I have been neutral from the beginning of Alba. I had my doubts, but I also exist to push for a better politics so I will engage with anyone. When Alex Salmond phoned me not a long time before the 2021 election and asked if I could write their manifesto for them in 48 hours based on some scraps of paper they’d pulled together I said yes because influencing manifestos is sort of what I do.
But I warned him two things. The first was simply tactical – I told him he’d got his pitch wrong. Alba’s USP was never ‘supermajority’ because the Greens offered that option. It was always ‘feet to the fire’, pushing urgency on the other two. But it was too late, supermajority was the narrative.
The second was more straightforward; Alba needed to decide on an ideology and it couldn’t be identical to the SNP. You need to be lefter,or righter, greener or oilier, wokier or less woke, more middle class or less middle class – something. The difficulty was that Alba was an uneasy mix of personal supporters of Salmond, the disillusioned SNP old left, stalwarts sick of the erosion of SNP democracy and gender critical women.
That is not an ideology but an accommodation, and while it may give you short term shelter, it offers no long term direction. Alba gradually drifted left (or at least more working class) in some of its rhetoric but right (or at least more oil industry) in some of its policy. All that was really holding it together was a belief in a single issue. And that created another dynamic.
I call it the Vanishing Purity Cult. That is a feature that exists in all political parties and even more in protest and campaign groups. If you have an ideology then you measure people by how they apply it. If you exist to only believe one thing then the only measure you have is how much an individual believes that thing. It becomes a measure of purity of belief. (In parties purity becomes loyalty.)

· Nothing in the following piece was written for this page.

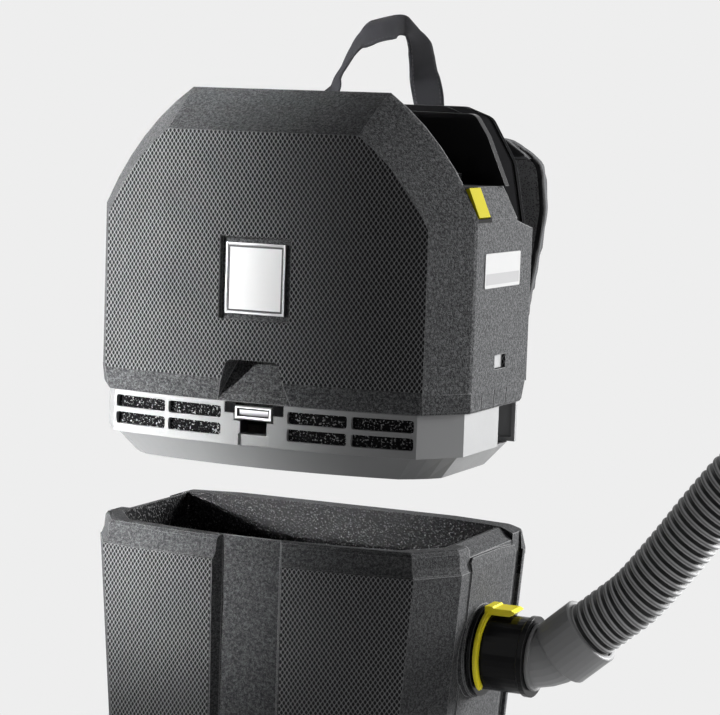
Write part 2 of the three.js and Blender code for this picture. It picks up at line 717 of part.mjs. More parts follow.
function bandSolid() {
  const outerPlan = (z) => bodyPlan(z, bandBack, bandInset, bandInset, 0, 3);
  const innerPlan = (z, more = 0) => bodyPlan(
    z, bandBack, bandInset + bandWall + more, bandInset + bandWall + more, bandWall + more, 3,
  );
  const deckThick = 3;
  const outer = loft([outerPlan(bandBottom), outerPlan(bandTop)]).subtract(rearStepBlocks(0));
  const hollow = loft([innerPlan(bandBottom - 1), innerPlan(bandTop - deckThick)]).subtract(rearStepBlocks(bandWall));
  const seat = loft([innerPlan(bandBottom, -1), innerPlan(bandBottom + 3, -1)])
    .subtract(loft([innerPlan(bandBottom - 1, 6), innerPlan(bandBottom + 4, 6)])).subtract(rearStepBlocks(0));
  const latchBoss = block(-25, 25, -frontDepth + bandInset + 1, -frontDepth + bandInset + 13, bandBottom, bandTop);
  const intake = prism(disc(fanInlet + 4, 32), 'z', bandBottom - 1, bandTop + 1);
  let band = outer.subtract(hollow).add(seat).add(latchBoss).subtract(intake);
  for (const cut of [...ventSlots(), ...latchCuts()]) band = band.subtract(cut);
  return band;
}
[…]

But if you have three people in the room, two of them will always convince themselves that they believe more than the other person. Now there are two people in the room. If you measure belonging in terms of purity to a single belief, you cannot avoid drifting into cult-like behaviour and when you do, you will shed more and more participants – the Vanishing Purity Cult.

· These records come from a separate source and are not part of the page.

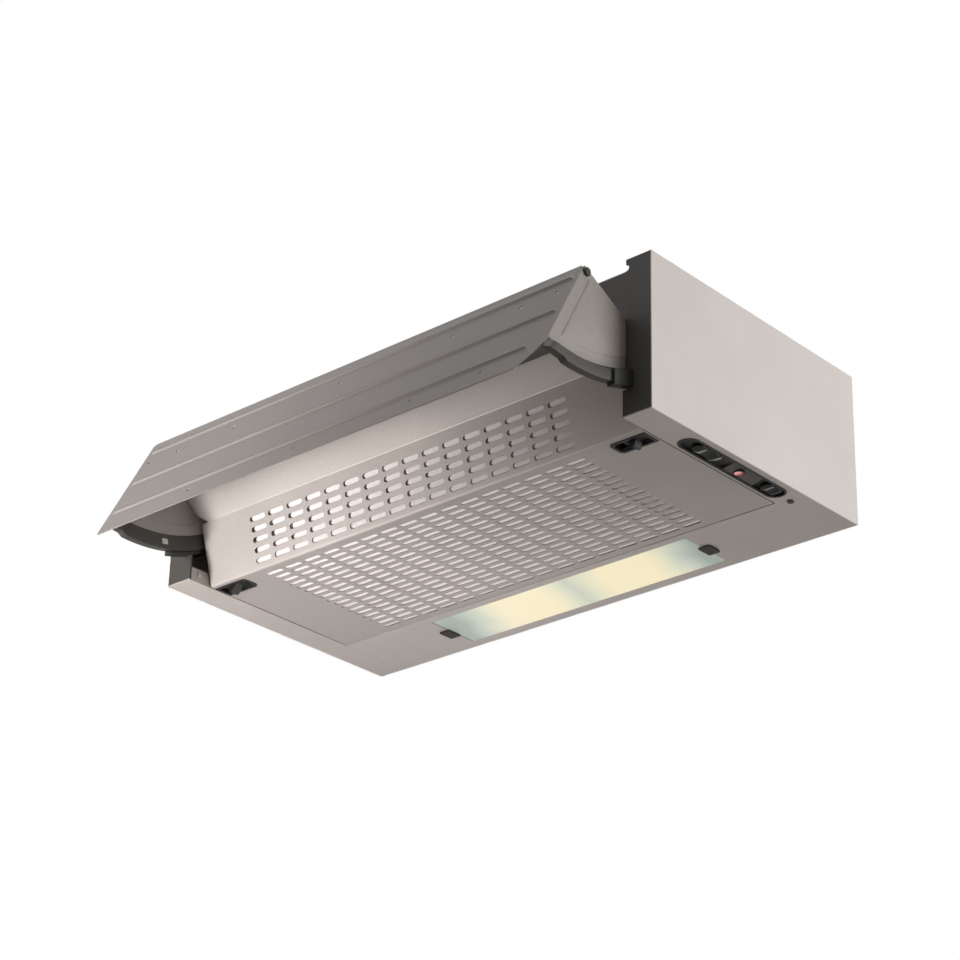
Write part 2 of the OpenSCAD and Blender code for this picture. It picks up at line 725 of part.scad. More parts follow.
// The housing's section: a spiral that grows from the tongue and ends in an upright throat
function spiral(t, from) = [for (a = [from:10:sweep]) let (r = scroll_radius(a) + t)
    [fan_y + r*cos(tongue_angle + a), fan_z + r*sin(tongue_angle + a)]];
module scroll_inside() polygon(concat([[throat_y0, case_h]], spiral(0, 0), [[throat_y1, case_h]]));
module scroll_outside() polygon(concat([[throat_y0 - scroll_t, collar_z0]], spiral(scroll_t, 10),
    [[throat_y1 + scroll_t, collar_z0]]));

// One half of the housing: spiral wall, side wall with its inlet, and a flange under the collar's
module scroll_half() difference() {
    union() {
        along_x(0, scroll_x) scroll_outside();
        block([0, outlet_y - neck_flange_x, neck_z0], [neck_flange_x, outlet_y + neck_flange_x, collar_z0]);
    }
    along_x(-cut, scroll_x - scroll_t) scroll_inside();
    translate([0, fan_y, fan_z]) rod_x(scroll_x - 2*scroll_t, scroll_x + cut, inlet_r);
    collar_screw_holes();
}

module scroll_right() color("#4b4b48") casing_place() scroll_half();
module scroll_left() color("#4b4b48") casing_place() on_left() scroll_half();

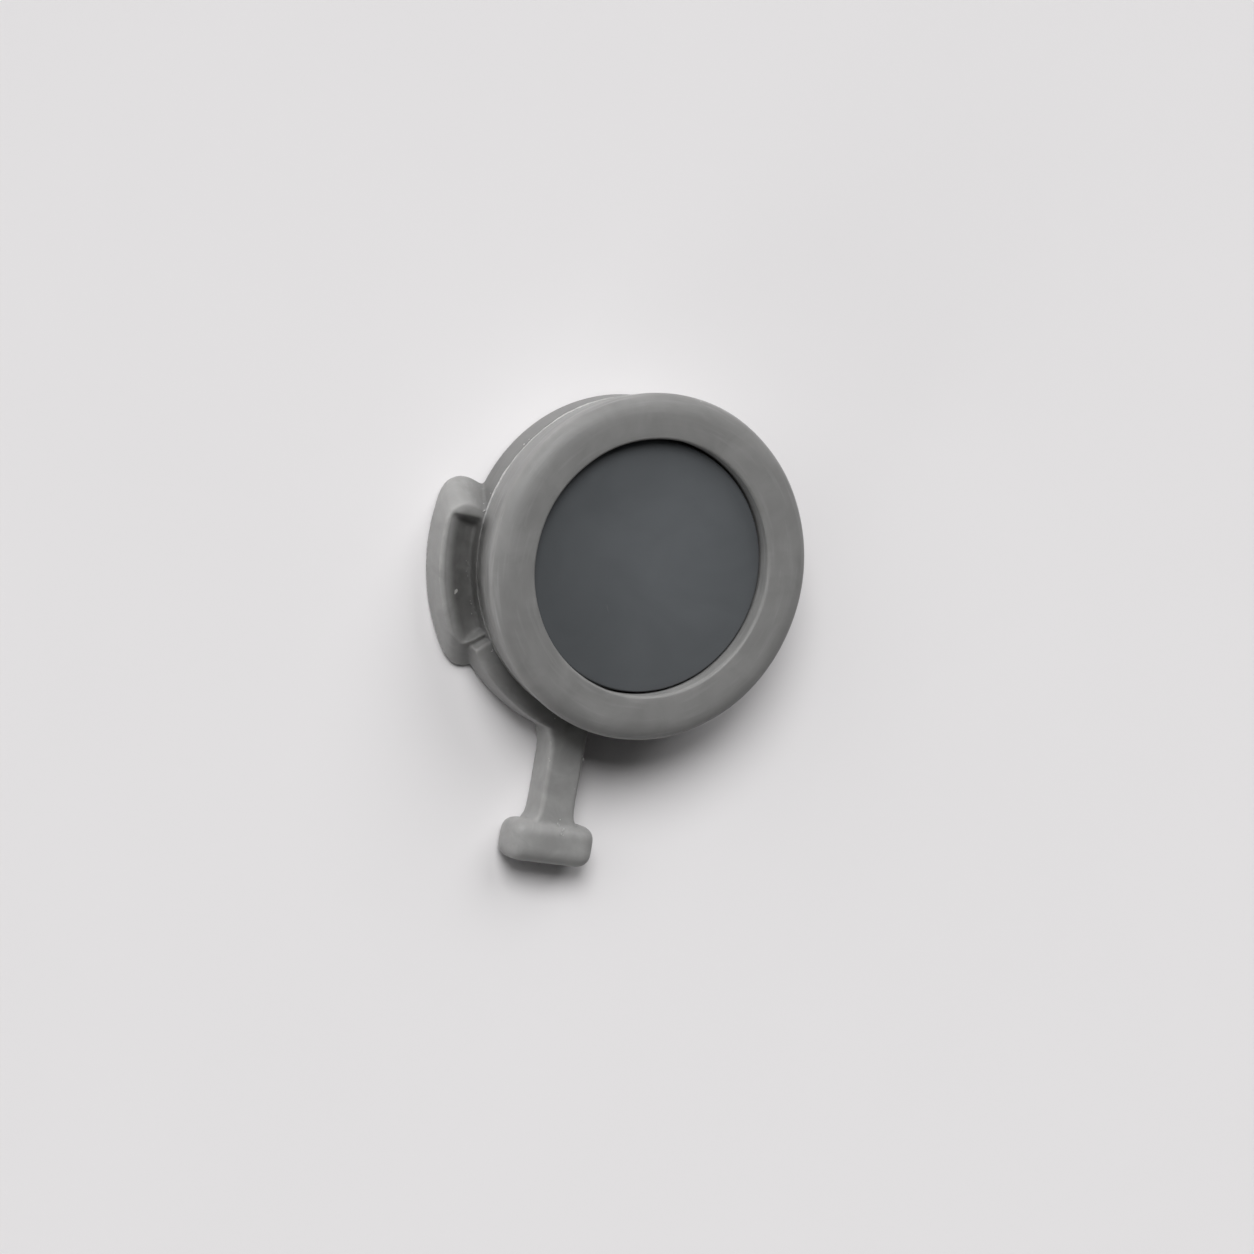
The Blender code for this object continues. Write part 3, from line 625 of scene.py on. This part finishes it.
TOGGLE_CORNER = 1.2
ARM_STEPS = 40
print("the lug's reach and the strap's free length in mm:", LUG_REACH, TOGGLE_AT - TOGGLE_SIZE[0] / 2)

# %% The arcs of the lug and the flange
def arm(corners, low_span, high_span, steps):
    """A thick arc from its section in mm. Its ends slope between two pairs of angles, in degrees."""
    low, high = min(corner[1] for corner in corners), max(corner[1] for corner in corners)
    bm = bmesh.new()
    turn = Matrix.Rotation(math.radians(low_span[0]), 3, "Z")
    face = bm.faces.new([bm.verts.new(turn @ Vector((r * MM, 0.0, h * MM))) for r, h in corners])
    swept = math.radians(low_span[1] - low_span[0])
    bmesh.ops.spin(bm, geom=[face], axis=(0, 0, 1), cent=(0, 0, 0), angle=swept, steps=steps)
    for vert in bm.verts:
        angle = math.degrees(math.atan2(vert.co.y, vert.co.x)) % 360.0
        share = (angle - low_span[0]) / (low_span[1] - low_span[0])
        rise = (vert.co.z / MM - low) / (high - low)
        start, end = (near + (far - near) * rise for near, far in zip(low_span, high_span))
        vert.co = Matrix.Rotation(math.radians(start + (end - start) * share - angle), 3, "Z") @ vert.co
    bmesh.ops.recalc_face_normals(bm, faces=bm.faces)
    return bm


def carved(shape, tool, operation="DIFFERENCE"):
    """Cuts one closed shape out of another, or fuses the two with UNION."""
    whole, cutter = add_object("whole", shape), add_object("cutter", tool)
    cut = whole.modifiers.new("cut", "BOOLEAN")
    cut.object = cutter
    cut.solver = "MANIFOLD"
    cut.operation = operation
    settle(whole)
    bm = bmesh.new()
    bm.from_mesh(whole.data)
    for thing in (whole, cutter):
        bpy.data.objects.remove(thing)
    return bm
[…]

Alba got a hard time. It was treated like a pariah from the off because at the time Scotland’s media class were still High on Sturgeon. It is also a mistake to underestimate how much hatred some of them had for Alex.
But Alba was always going to have this problem. Not thinking the SNP is moving fast enough on independence is clearly a rational view; thinking that forms the basis for a political party is the wrong interpretation of it. ‘Please go faster’ is not an ideology, not the basis for governing, and so fundamentally not the basis for a political party.

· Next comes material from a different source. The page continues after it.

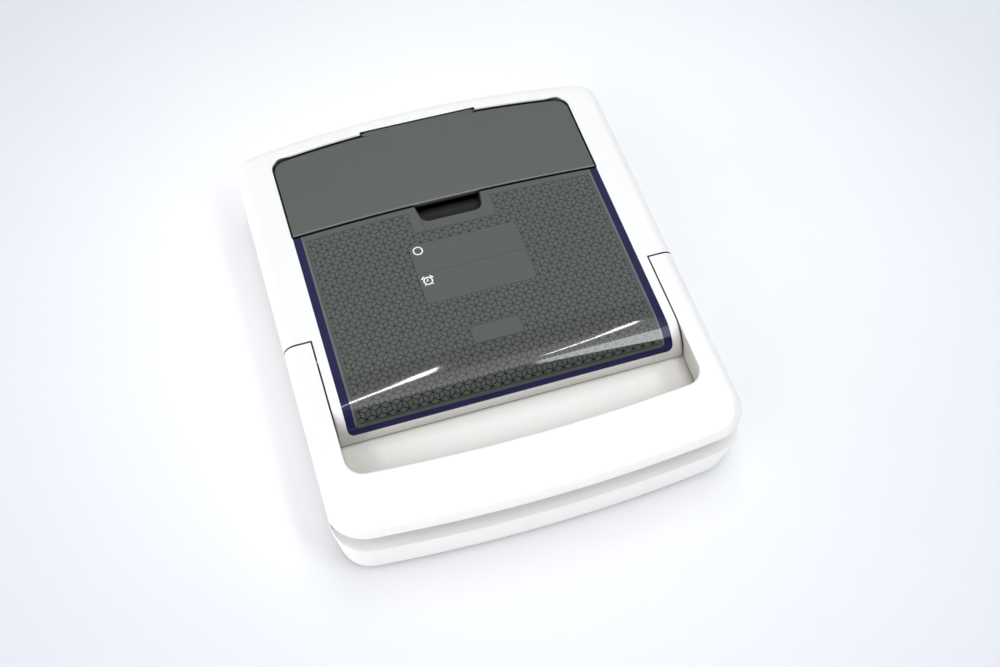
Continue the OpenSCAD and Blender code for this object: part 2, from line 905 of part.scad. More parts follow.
// Outer form of the handle before it is opened: arms, grip bar and corners
module handle_form() {
    intersection() {
        loft(concat(
            [ring(ledge_z - 1, plan(0, 0, 0, bar_front_y))],
            [for (i = [0 : 6]) let (a = 15 * i, s = shoulder * (1 - cos(a)), f = 2.2 * (1 - cos(a)))
                ring(body_h - shoulder + shoulder * sin(a), plan(s, f, s, bar_front_y))]
        ));
        block([-far, -far, 0], [far, arm_tail_y, far]);
        across(far)
            difference() {
                translate([-far, 0])
                    square([2 * far, far]);
                deck_side(0.6);
            }
        union() {
            block([-far, -far, 0], [far, pivot_y, far]);
            block([-far, -far, pivot_z], [far, far, far]);
            rod(10.9, -far, far, pivot_y, pivot_z);
        }
    }
}

// Plan of the opening between the arms, grown by gx at the arms and by gy at the bar's bowed rim
function opening_plan(gx = 0, gy = 0) =
    let (
        r = rim_r,
        h = arm_inner + gx,
        y0 = rim_y - gy,
        a = atan(bow_rim * (h - r) / 5000),
        cy = y0 + bowed(h - r, bow_rim) + r,
        m = 12
    )
    concat(
        [[h, far], [-h, far]],
        arc(r - h, cy, r, r, 180, 270 - a, 6),
        [for (i = [1 : m - 1]) let (x = (h - r) * (2 * i / m - 1)) [x, y0 + bowed(x, bow_rim)]],
        arc(h - r, cy, r, r, 270 + a, 360, 6)
    );

// Front view of the finger gap under the grip bar, with a rounding r at its ends
module arch_2d(half, r) {
    polygon(concat(
        [[half, 0], [half, ledge_z]],
        arc(half - r, ledge_z + 1, r, grip_z - ledge_z - 1, 0, 90, 8),
        arc(r - half, ledge_z + 1, r, grip_z - ledge_z - 1, 90, 180, 8),
        [[-half, ledge_z], [-half, 0]]
    ));
}

module handle_shell() {
    color(white)
        difference() {
            handle_form();
            linear_extrude(body_h - rim_round + 0.1)
                polygon(opening_plan());
            loft(concat(
                [for (i = [0 : 4]) let (a = 22.5 * i, g = rim_round * (1 - cos(a)) + 0.02)
                    ring(body_h - rim_round + rim_round * sin(a), opening_plan(g / 4, g))],
                [ring(body_h + 1, opening_plan(rim_round / 4, rim_round + 0.02))]
            ));
            along(-far, rim_y - 2)
                arch_2d(gap_half, 9);
            along(-far, rim_y + 20)
                arch_2d(arm_inner, 5);
            corner_gap();
            both() {
                intersection() {
                    block([arm_inner + wall, rim_y + 6, 0], [half_w - wall, pivot_y - 9, body_h - wall - 1.4]);
                    across(far)
                        polygon([[-far, 0], [far, 0], [far, body_h - 4], [-far, body_h - 4]]);
                }
                rod(bush_r, arm_inner - 1, arm_inner + bush_end, pivot_y, pivot_z);
                rod(pivot_r + 0.2, arm_inner - 1, arm_inner + 9.4, pivot_y, pivot_z);
            }
            difference() {
                pad(pocket_half, bar_front_y + pocket_front, rim_y - pocket_rear, 4, 0, body_h - wall);
                for (x = grip_screw_x)
                    translate([x, (bar_front_y + rim_y + 5) / 2, grip_z + 2.4])
                        cylinder(r = 3, h = far);
            }
            for (x = grip_screw_x)
                translate([x, (bar_front_y + rim_y + 5) / 2, grip_z + 2])
                    cylinder(r = 1, h = 4);
        }
}

// The finger gap carried round both front corners, where it runs out at the arms' sides
module corner_gap() {
    z = deck_top(gap_end_y) + 0.3;
    intersection() {
        across(far)
            polygon(concat(
                [[-far, grip_z], [-far, 0], [gap_end_y, 0]],
                arc(gap_end_y - 20, z, 20, grip_z - z, 0, 90, 8)
            ));
        difference() {
            block([-far, -far, 0], [far, gap_end_y, far]);
            linear_extrude(far)
                polygon(plan(gap_depth, gap_depth, gap_depth, bar_front_y));
        }
    }
}

module grip_liner() {
    color(white)
        difference() {
            pad(pocket_half - pocket_play, bar_front_y + pocket_front + pocket_play,
                rim_y - pocket_rear - pocket_play, 4 - pocket_play, grip_z + 0.4, grip_z + 2.4);
            for (x = grip_screw_x)
                translate([x, (bar_front_y + rim_y + 5) / 2, 0]) {
                    cylinder(r = 1.2, h = far);
                    cylinder(r = 2.2, h = grip_z + 1.5);
                }
        }
}

module grip_screws() {
    color(steel)
        for (x = grip_screw_x)
            translate([x, (bar_front_y + rim_y + 5) / 2, grip_z + 0.5]) {
                cylinder(r = 2, h = 1);
                cylinder(r = 1, h = 4.6);
            }
}

module arm_liner() {
    color(white)
        difference() {
            intersection() {
                block([arm_inner + wall + 0.1, rim_y + 6.2, 0], [half_w - wall - 0.1, pivot_y - 9.2, far]);
                across(far)
                    difference() {
                        deck_side(3.4);
                        deck_side(1.4, -1);
                    }
            }
            translate([striker_x(), magnet_y, 0])
                cylinder(r = magnet_r, h = deck_top(magnet_y) + 3.9);
        }
}

module arm_liner_right() {
    arm_liner();
}

module arm_liner_left() {
    mirror([1, 0, 0])
        arm_liner();
}

module catch_magnets() {
    color(steel)
        both()
            translate([striker_x(), magnet_y, deck_top(magnet_y) + 0.9])
                cylinder(r = magnet_r, h = 3);
}

module handle_bush(side) {
    x = [side * (arm_inner + 0.3), side * (arm_inner + bush_end)];
    color(rubber)
        difference() {
            rod(bush_r, min(x), max(x), pivot_y, pivot_z);
            rod(pivot_r + 0.05, min(x) - 1, max(x) + 1, pivot_y, pivot_z);
        }
}

module handle_bush_left() {
    handle_bush(-1);
}

module handle_bush_right() {
    handle_bush(1);
}

base_shell();
base_deck();
stage_plate();
rubber_feet();
base_screws();
catch_strikers();
lid_bumpers();
lid_hinge_pin();
lid_shell();
lid_hinge_bushes();
lid_liner();
liner_screws();
panel_plate();
label_film();
well_insert();
cover_hinge_brackets();
cover_hinge_pin();
handle_pin_left();
handle_pin_right();
plate_springs();
bar_springs();
well_cover();
cover_seal();
handle_shell();
grip_liner();
arm_liner_left();
arm_liner_right();
grip_screws();
handle_bush_left();
handle_bush_right();
catch_magnets();
plate_carrier();
pressure_glass();
pressure_bar();
bar_pad();
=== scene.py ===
"""Looks of a blot incubation device: white housing, grey printed film over a navy panel, satin well cover.

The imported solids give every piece's place. The film, the feet and the screws are made here as surfaces
worked out from formulas. Lengths in the formulas are millimetres, and metres() turns them into the frame's.
"""

import json
import math

import bpy
import numpy as np
from mathutils import Matrix, Vector


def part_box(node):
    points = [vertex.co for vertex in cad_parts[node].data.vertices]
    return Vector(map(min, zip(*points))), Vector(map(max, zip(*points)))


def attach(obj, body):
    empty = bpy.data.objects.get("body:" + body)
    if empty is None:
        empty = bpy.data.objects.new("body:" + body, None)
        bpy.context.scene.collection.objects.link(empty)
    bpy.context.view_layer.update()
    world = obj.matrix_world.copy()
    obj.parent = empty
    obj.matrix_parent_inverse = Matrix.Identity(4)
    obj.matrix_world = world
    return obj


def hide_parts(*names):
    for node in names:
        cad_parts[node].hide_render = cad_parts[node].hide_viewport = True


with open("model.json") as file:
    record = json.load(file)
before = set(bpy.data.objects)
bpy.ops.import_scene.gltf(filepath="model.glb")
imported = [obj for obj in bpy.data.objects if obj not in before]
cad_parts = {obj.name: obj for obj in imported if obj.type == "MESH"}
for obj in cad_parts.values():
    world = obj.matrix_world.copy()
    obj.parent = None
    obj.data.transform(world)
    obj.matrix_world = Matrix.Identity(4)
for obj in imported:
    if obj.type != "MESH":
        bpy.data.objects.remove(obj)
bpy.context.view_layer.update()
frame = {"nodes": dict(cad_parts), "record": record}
NODE = frame["nodes"]

# Values of the part, in millimetres
TOP_Z = 50.0
ROLL_Y, ROLL_R = -53.1, 18.0
SOFT_START = 2.2
FILM_HALF, FILM_END_Z, FILM_CORNER, FILM_THICK = 85.6, 43.3, 2.5, 0.4
COVER_FRONT_Y, COVER_FRONT_BOW, COVER_GAP = 59.2, 3.65, 1.5
NOTCH_FRONT_Y, NOTCH_LENGTH = 45.7, 13.5
NOTCH_HALF, NOTCH_TAPER, NOTCH_R = 17.8, 2.0, 4.5
# painted gap shade is lighter below LOW_GAP_Z
LOW_GAP_Z, LOW_GAP_FADE = 42.0, 4.0
TRAY_HALF, TRAY_MIDDLE_Y, TRAY_HALF_LENGTH, TRAY_TOP_Z = 22.0, 53.0, 9.0, 49.2
FEET = [(x, y) for x in (-84, 84) for y in (-104, 100)]
BASE_SCREWS = [(side * x, y) for side in (-1, 1) for x, y in ((98, -100), (100, 0), (92, 114))]
LINER_SCREWS = [(side * x, y) for side in (-1, 1) for x, y in ((86, -40), (86, 50), (100, 12), (100, 96))]
GRIP_SCREW_X = (-60, 0, 60)
FOOT_PROFILE = [(0, 0.5), (5.0, 0.5), (5.5, 0.42), (5.8, 0.2), (6.1, 0.05), (6.5, 0), (7.9, 0), (8.3, 0.06),
                (8.7, 0.28), (8.93, 0.65), (9, 1.1), (9, 2.75), (8.6, 2.8), (0, 2.8)]

# The film's print, in millimetres across the device and along the film.
# A box is its left, right, front and rear side and its corner radius.
PRINT_BOX, PRINT_REAR_Y = (-83.6, 83.6, -66.7, 90.0, 2.0), 54.1
NOTCH_BOX = (-24.3, 24.3, 39.5, 90.0, 2.0)
FIELD_BOX = (-30.4, 32.6, -8.3, 32.0, 3.0)
PATCH_BOX = (-13.0, 15.0, -39.5, -28.5, 2.0)
DIVIDER_BOX = (-30.4, 32.6, 11.9, 12.1, 0.1)
BLOCK_SIZE, LINE_HALF, KNOT_R = 5.65, 0.22, 0.55
INK_EDGE, SIGN_EDGE = 0.14, 0.12
RING_MIDDLE, CLOCK_MIDDLE = (-25.7, 27.5), (-25.7, 6.6)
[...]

Please everyone, stop trying to reinvent an alternative to the wheel because you’ll fail. Mass politics works like it works. You can undoubtedly improve it (I can give you a long list), you can most certainly have political parties better than the ones we have, but you cannot replace the system, you cannot ‘beat the house’, you cannot sidestep the hard, boring stuff.
Believe me, the idea of just sidestepping the politics we have altogether is just as attractive to me as it is to you, but it’s a fantasy. The game is the game; play it well, sit it out or complain, but don’t convince yourself there is another game. There isn’t. This is it folks; make the most of it.